*EXERCISE DESCRIPTION:*
Records follow. Pull out every line that contains "None".

*EXERCISE DATA:*

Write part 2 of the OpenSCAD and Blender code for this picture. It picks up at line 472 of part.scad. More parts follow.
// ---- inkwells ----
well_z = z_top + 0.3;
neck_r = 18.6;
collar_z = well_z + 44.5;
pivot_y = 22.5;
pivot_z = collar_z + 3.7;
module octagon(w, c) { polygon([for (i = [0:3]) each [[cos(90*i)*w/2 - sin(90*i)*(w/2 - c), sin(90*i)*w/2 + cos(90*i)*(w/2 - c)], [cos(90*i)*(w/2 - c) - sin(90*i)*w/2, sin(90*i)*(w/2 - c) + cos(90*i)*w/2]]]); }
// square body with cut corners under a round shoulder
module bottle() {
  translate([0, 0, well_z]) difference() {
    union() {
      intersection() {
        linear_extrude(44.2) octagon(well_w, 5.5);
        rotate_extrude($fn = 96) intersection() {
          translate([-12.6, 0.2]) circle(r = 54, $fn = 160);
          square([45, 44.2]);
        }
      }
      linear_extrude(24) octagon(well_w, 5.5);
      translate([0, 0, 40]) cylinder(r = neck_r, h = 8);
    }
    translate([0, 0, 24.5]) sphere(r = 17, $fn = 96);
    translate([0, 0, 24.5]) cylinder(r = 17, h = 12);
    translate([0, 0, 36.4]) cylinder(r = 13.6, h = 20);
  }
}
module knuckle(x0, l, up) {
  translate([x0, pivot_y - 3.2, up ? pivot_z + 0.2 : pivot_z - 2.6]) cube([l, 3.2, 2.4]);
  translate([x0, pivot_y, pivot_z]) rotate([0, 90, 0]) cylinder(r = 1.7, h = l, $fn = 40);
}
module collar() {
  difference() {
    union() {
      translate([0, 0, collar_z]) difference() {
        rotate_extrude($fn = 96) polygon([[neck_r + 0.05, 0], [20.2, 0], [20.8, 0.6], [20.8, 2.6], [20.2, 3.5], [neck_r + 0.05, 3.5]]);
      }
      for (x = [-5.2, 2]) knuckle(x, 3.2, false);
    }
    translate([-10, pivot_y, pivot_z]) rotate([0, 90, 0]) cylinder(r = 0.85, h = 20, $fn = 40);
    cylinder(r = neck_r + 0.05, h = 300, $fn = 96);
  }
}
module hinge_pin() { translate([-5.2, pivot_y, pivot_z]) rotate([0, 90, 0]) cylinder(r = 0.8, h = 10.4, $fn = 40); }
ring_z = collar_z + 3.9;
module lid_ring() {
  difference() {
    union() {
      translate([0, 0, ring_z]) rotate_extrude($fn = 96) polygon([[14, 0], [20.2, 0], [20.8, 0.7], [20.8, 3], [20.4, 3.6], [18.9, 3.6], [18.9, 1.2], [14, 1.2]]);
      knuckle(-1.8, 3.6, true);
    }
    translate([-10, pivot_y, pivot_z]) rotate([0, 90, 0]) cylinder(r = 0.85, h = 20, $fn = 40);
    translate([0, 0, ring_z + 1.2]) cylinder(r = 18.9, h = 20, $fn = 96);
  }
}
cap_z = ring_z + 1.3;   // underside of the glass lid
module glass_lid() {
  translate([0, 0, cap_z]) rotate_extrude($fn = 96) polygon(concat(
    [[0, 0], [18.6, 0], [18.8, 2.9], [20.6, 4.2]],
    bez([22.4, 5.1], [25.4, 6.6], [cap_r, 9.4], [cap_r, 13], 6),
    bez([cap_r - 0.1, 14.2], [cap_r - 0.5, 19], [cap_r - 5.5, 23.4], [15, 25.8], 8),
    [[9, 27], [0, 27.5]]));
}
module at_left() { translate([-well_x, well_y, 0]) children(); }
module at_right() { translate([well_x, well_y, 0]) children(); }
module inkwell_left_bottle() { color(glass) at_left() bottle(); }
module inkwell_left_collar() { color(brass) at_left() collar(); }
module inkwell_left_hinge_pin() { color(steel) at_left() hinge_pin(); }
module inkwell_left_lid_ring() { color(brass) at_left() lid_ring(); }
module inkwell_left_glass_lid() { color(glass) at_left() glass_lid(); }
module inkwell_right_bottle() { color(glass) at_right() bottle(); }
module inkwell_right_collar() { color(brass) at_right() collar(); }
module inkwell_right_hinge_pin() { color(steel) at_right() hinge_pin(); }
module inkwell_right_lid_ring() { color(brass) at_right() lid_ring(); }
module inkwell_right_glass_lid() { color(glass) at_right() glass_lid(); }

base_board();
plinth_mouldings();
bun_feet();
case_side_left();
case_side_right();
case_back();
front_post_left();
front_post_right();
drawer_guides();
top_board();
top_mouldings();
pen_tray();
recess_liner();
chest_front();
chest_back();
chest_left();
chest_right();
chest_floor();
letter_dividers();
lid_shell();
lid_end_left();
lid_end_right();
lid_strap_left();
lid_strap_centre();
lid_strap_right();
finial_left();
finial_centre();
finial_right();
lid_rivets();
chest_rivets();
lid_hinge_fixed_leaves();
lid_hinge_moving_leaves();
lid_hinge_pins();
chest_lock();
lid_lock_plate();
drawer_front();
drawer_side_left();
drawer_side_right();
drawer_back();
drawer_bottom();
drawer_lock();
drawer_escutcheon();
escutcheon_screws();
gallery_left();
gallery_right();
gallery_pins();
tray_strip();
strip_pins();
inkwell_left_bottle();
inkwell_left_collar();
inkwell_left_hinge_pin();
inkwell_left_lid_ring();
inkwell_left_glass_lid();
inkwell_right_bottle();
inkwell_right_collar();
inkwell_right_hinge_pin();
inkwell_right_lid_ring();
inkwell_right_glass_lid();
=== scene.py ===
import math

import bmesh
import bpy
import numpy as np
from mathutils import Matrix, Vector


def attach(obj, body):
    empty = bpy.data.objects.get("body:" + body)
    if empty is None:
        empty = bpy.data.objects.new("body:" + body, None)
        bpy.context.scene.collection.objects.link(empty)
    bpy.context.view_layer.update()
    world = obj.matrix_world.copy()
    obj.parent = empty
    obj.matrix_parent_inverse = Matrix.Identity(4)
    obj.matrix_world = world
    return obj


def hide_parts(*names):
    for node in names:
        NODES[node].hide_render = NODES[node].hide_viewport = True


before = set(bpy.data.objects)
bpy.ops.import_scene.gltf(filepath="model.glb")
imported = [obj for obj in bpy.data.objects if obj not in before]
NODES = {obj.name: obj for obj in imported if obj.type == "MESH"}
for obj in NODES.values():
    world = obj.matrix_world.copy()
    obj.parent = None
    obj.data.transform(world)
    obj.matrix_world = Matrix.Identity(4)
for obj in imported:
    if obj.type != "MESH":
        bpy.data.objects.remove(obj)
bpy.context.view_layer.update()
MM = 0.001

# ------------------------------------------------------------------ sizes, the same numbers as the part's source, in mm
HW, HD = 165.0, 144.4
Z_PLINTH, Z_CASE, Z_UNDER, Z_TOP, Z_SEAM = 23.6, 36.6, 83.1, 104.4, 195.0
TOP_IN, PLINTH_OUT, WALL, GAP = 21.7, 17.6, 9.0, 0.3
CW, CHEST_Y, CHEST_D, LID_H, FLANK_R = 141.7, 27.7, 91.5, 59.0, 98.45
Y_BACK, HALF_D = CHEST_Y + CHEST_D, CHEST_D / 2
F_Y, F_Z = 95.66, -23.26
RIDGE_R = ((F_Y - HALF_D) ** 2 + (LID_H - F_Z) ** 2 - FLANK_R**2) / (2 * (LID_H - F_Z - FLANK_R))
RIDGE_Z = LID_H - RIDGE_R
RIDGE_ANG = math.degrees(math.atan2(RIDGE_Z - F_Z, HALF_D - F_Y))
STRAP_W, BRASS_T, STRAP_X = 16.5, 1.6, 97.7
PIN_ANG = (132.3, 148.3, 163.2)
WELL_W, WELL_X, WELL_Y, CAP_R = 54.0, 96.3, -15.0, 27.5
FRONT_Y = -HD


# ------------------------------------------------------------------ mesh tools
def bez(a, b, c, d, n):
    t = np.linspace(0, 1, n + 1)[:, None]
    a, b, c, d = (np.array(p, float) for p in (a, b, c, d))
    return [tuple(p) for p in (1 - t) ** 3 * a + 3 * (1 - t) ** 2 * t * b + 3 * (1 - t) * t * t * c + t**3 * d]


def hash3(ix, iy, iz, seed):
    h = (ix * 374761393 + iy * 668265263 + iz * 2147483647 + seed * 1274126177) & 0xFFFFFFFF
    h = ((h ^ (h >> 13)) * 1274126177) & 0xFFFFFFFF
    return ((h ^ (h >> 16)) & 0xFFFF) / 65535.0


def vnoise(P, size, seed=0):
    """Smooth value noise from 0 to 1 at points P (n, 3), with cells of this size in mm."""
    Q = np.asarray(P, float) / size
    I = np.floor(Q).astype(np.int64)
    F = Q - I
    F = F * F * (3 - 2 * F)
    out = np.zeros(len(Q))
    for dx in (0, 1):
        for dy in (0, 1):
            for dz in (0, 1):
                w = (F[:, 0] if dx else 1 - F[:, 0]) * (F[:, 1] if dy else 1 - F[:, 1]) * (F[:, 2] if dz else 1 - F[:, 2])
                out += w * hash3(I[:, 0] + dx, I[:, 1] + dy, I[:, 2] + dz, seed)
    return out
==
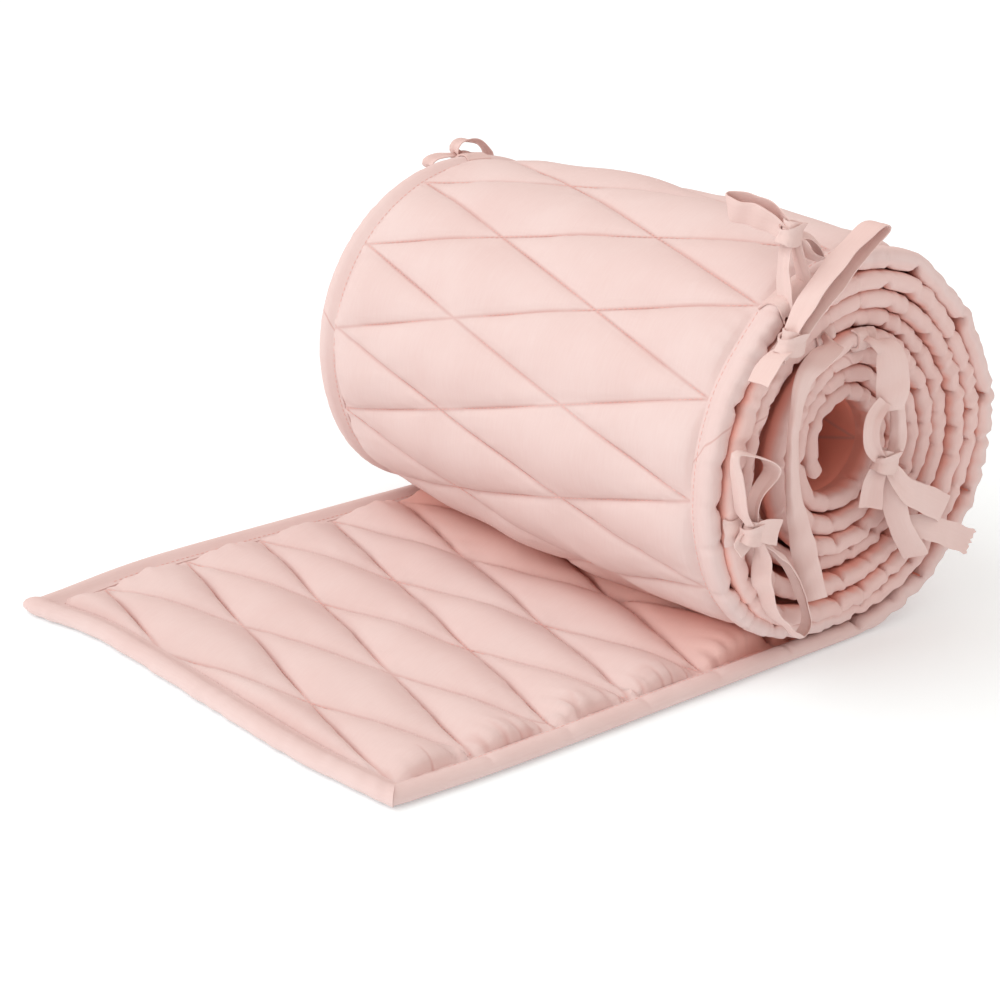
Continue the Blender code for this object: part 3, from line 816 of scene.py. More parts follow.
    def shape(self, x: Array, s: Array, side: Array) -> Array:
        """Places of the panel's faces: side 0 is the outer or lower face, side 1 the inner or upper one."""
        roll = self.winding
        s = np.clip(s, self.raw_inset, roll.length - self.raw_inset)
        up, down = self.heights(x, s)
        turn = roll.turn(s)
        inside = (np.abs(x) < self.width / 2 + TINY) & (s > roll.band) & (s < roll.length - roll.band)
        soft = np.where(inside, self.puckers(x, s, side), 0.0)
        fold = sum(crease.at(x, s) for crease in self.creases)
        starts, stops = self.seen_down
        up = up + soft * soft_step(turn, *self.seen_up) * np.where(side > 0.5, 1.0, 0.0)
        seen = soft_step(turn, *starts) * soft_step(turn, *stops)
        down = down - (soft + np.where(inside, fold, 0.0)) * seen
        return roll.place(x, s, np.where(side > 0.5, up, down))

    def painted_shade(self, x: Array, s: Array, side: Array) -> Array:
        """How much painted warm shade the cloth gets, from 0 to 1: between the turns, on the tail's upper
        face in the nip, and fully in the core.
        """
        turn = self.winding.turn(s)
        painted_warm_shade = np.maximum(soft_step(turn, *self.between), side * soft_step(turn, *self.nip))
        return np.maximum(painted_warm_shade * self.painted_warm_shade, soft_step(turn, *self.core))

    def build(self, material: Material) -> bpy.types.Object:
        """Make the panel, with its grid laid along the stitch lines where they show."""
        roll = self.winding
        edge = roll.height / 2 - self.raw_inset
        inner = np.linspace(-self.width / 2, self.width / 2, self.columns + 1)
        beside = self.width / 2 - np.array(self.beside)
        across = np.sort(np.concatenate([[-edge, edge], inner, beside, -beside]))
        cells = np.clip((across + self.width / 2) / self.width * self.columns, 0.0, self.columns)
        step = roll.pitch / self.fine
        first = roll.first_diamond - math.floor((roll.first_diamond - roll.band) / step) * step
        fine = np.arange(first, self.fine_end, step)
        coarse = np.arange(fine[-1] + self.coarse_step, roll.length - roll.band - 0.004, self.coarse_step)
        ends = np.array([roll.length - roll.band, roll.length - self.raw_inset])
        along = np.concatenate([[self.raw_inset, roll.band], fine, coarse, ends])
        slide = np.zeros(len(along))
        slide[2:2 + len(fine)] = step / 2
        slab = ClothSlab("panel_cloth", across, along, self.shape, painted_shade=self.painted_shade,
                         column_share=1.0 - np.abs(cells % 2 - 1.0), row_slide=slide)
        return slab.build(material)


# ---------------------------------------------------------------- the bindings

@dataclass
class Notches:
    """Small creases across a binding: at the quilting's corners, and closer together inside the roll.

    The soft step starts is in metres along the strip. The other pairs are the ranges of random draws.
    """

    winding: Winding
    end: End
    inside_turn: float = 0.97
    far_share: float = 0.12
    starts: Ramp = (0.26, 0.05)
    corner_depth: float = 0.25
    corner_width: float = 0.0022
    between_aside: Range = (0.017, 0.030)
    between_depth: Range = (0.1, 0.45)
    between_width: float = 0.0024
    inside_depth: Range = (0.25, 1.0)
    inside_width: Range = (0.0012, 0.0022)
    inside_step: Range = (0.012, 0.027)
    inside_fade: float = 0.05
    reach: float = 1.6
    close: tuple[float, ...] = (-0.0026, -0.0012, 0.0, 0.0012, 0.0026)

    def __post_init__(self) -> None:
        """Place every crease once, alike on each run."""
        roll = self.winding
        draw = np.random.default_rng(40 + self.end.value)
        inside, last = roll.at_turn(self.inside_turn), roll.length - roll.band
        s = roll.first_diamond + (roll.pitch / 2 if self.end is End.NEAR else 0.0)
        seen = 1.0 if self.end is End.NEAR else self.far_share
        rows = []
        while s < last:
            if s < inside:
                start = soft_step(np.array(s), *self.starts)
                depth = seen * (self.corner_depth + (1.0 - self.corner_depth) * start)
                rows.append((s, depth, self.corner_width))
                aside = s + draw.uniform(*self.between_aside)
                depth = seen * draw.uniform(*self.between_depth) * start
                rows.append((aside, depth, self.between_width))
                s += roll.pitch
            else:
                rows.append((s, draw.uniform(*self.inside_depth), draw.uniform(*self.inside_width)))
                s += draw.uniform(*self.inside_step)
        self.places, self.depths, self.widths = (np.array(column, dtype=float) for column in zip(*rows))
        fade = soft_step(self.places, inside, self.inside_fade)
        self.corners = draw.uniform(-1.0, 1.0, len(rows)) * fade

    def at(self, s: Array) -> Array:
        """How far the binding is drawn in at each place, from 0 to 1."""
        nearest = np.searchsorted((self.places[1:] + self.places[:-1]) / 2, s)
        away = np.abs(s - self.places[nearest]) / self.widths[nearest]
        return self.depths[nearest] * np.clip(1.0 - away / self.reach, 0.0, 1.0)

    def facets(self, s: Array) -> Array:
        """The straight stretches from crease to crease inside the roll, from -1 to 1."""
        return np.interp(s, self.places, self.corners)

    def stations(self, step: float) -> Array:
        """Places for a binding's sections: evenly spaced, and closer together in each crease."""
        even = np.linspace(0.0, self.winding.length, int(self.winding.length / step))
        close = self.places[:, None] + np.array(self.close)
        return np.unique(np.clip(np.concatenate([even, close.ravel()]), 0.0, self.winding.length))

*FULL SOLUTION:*
    if empty is None:
        empty = bpy.data.objects.new("body:" + body, None)
    obj.parent = None
    t = np.linspace(0, 1, n + 1)[:, None]
    def __post_init__(self) -> None:
        close = self.places[:, None] + np.array(self.close)